Cervical cancer is the leading cause of cancer death for women in 40 of the 48 countries of sub-Saharan Africa, according to the most reliable health statistics.
In high-income countries, cervical cancer ranks in the bottom half of all new cancer cases – below gallbladder, mouth, or brain cancers. In places like Ethiopia, Ghana, and Uganda, and 20 other African countries, according to 2013 health surveys, it is the most commonly diagnosed cancer among women.
Until the middle of the 20th century, cervical cancer was a leading cause of cancer death for women in the United States and elsewhere. The main driver of the major declines in cervical cancer deaths witnessed in developed countries was the introduction and implementation of screening, in the form of Pap testing, beginning in the 1950s.
This screening approach, which involves an office visit followed by treatment or surgery if needed, has been one of the most successful cancer screening programs in history. However, this multi-step approach to screening and care is not as optimal in many African countries, where out-of-pocket costs and long distances to health services can both be substantial impediments for women.
Probability of dying from cervical cancer among women aged 15 to 49, 2013
Source: Global Burden of Disease 2013. To explore the data visualization online, go to http://ihmeuw.org/3id7.
During the last 15 years, substantial efforts have been made toward finding better alternatives to cervical cancer screening in low-resource settings.
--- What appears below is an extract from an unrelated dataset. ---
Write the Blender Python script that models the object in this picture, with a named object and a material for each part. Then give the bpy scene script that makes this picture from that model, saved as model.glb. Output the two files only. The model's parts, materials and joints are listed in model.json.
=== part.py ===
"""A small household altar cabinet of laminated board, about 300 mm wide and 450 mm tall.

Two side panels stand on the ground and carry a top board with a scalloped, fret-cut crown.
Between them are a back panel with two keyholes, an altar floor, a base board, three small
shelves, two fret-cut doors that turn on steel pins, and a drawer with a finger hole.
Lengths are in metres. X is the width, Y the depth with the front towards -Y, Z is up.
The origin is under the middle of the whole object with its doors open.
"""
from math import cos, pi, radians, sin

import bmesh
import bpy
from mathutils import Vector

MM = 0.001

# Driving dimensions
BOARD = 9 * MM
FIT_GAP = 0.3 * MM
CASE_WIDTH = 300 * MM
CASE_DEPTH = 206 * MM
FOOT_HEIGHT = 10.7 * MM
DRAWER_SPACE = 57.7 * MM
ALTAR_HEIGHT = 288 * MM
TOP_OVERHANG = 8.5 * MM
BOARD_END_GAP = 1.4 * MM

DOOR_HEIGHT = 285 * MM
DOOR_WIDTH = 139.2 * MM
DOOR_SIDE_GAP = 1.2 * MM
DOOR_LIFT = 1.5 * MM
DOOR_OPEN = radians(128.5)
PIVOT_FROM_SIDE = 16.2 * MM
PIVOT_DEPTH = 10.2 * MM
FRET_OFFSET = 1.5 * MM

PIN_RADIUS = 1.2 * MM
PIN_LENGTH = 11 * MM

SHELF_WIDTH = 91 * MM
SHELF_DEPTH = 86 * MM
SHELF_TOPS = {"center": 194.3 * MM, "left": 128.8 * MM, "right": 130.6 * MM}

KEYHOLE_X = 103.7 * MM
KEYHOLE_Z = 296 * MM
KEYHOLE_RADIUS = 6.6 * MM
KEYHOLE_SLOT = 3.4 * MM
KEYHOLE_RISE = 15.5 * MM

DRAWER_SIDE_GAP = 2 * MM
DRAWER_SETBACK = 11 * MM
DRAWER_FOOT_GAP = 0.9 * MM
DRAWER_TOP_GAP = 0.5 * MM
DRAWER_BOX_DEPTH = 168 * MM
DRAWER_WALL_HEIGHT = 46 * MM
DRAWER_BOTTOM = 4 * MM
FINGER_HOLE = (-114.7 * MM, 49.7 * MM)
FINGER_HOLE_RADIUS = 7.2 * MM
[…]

Visual inspection with acetic acid, or VIA, is one such alternative: It requires only a brief training, so it can be conducted by physicians, nurses, or midwives; and treatment can be provided during the same visit as the screening, so that women are not required to make multiple trips. This kind of “screen-and-treat” program has been estimated to cost less than $10 per woman screened to begin to substantially decrease cervical cancer deaths in sub-Saharan African countries.
At the same time that evidence-based alternatives to Pap screening were being developed, the HPV vaccine, which prevents the human papillomavirus types that cause most cervical cancers, became available. Leaders in Africa and elsewhere have recognized the HPV vaccine as a game-changer with the potential to radically decrease the risk of cervical cancer across whole populations.
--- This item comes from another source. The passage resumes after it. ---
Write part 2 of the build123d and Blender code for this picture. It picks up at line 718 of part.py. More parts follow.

In 2010, seven African first ladies issued a statement calling for increased access to HPV vaccination and cancer screening. Progress is underway in many countries. Uganda, for example, is preparing to introduce the HPV vaccine nationwide in 2015; Mozambique is conducting a demonstration project in preparation for national rollout in the next few years; and Rwanda, where adult women had the second-highest probability of dying from cervical cancer in 1990, was the first African country to introduce universal HPV vaccine coverage, in 2011.
Last week, 30 African First Ladies gathered to discuss how their countries are doing tackling one of the continent’s growing challenges: cancer, and particularly the rising burden of breast, cervical, and prostate cancers.
Cervical cancer has become a success story in much of the world. As prevention efforts continue to expand and gain traction, there is no reason this won’t be the case in sub-Saharan Africa as well.